Preliminary Q2 Productivity Wednesday, Aug. 15,
8:30 am, et
Up 0.4% Important.  A measure of output per hour.  Improvement may lead to lower mortgage rates.
Industrial Production Wednesday, Aug. 15,
9:15 am, et
Up 0.4% Important.  A measure of manufacturing sector strength.  A lower than expected increase may lead to lower rates.
Capacity Utilization Wednesday, Aug. 15,
9:15 am, et
78% Important.  A figure above 85% is viewed as inflationary.  Weaker figure may lead to lower rates.
Housing Starts Thursday, Aug. 16,
8:30 am, et
1180K Important.  A measure of housing sector strength.  Weakness may lead to lower rates.
Weekly Jobless Claims Thursday, Aug. 16,
8:30 am, et
215K Important.  An indication of employment.   Higher claims may result in lower rates.
Philadelphia Fed Survey Thursday, Aug. 16,
10:00 am, et
26 Moderately important.  A survey of business conditions in the Northeast.  Weakness may lead to lower rates.

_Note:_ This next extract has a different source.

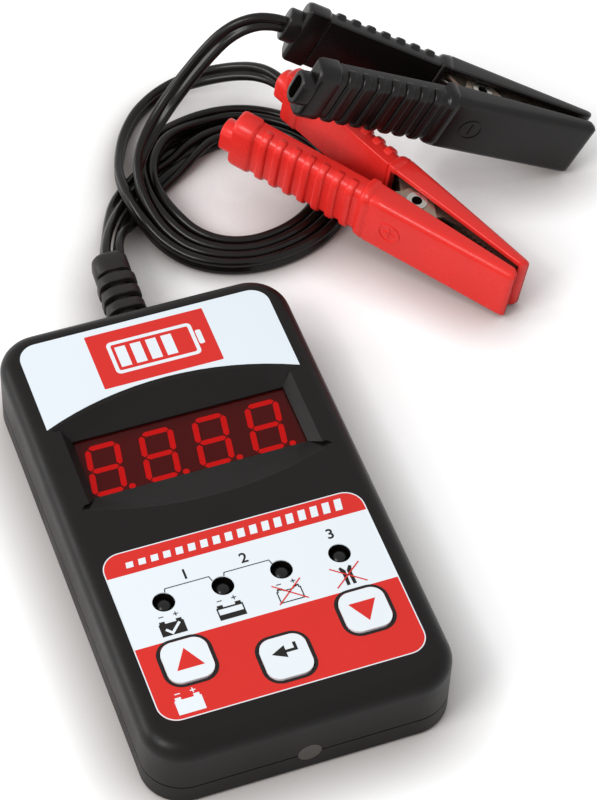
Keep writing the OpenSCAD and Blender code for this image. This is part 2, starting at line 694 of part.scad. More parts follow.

Leading Economic Indicators Friday, Aug. 17,
10:00 am, et
Up 0.4% Important.  An indication of future economic activity.  A smaller increase may lead to lower rates.
U of Michigan Consumer Sentiment Friday, Aug. 17,
10:00 am, et
98 Important.  An indication of consumers’ willingness to spend.  Weakness may lead to lower mortgage rates.

Productivity

Productivity is the rate at which goods or services are produced.  It is most commonly defined in terms of labor, which is the contribution of people to the process.  Labor costs represent about two thirds of the value of the output produced.  The Bureau of Labor Statistics of the US Department of Labor releases the most widely cited productivity statistics quarterly and annually.  Increased productivity is often credited for economic growth with little signs of inflation.  Productivity is significant in that as it increases, businesses can produce more with the same or less input.  This wealth building effect is vital to the US economy.  As productivity increases, the US economy generally performs better.  As productivity decreases, the economy generally performs better.  As productivity decreases, the economy generally suffers.  While the bond market generally favors signs of weakness in the economy, bonds tolerate growth as long as the economic environment shows little or no inflationary pressures.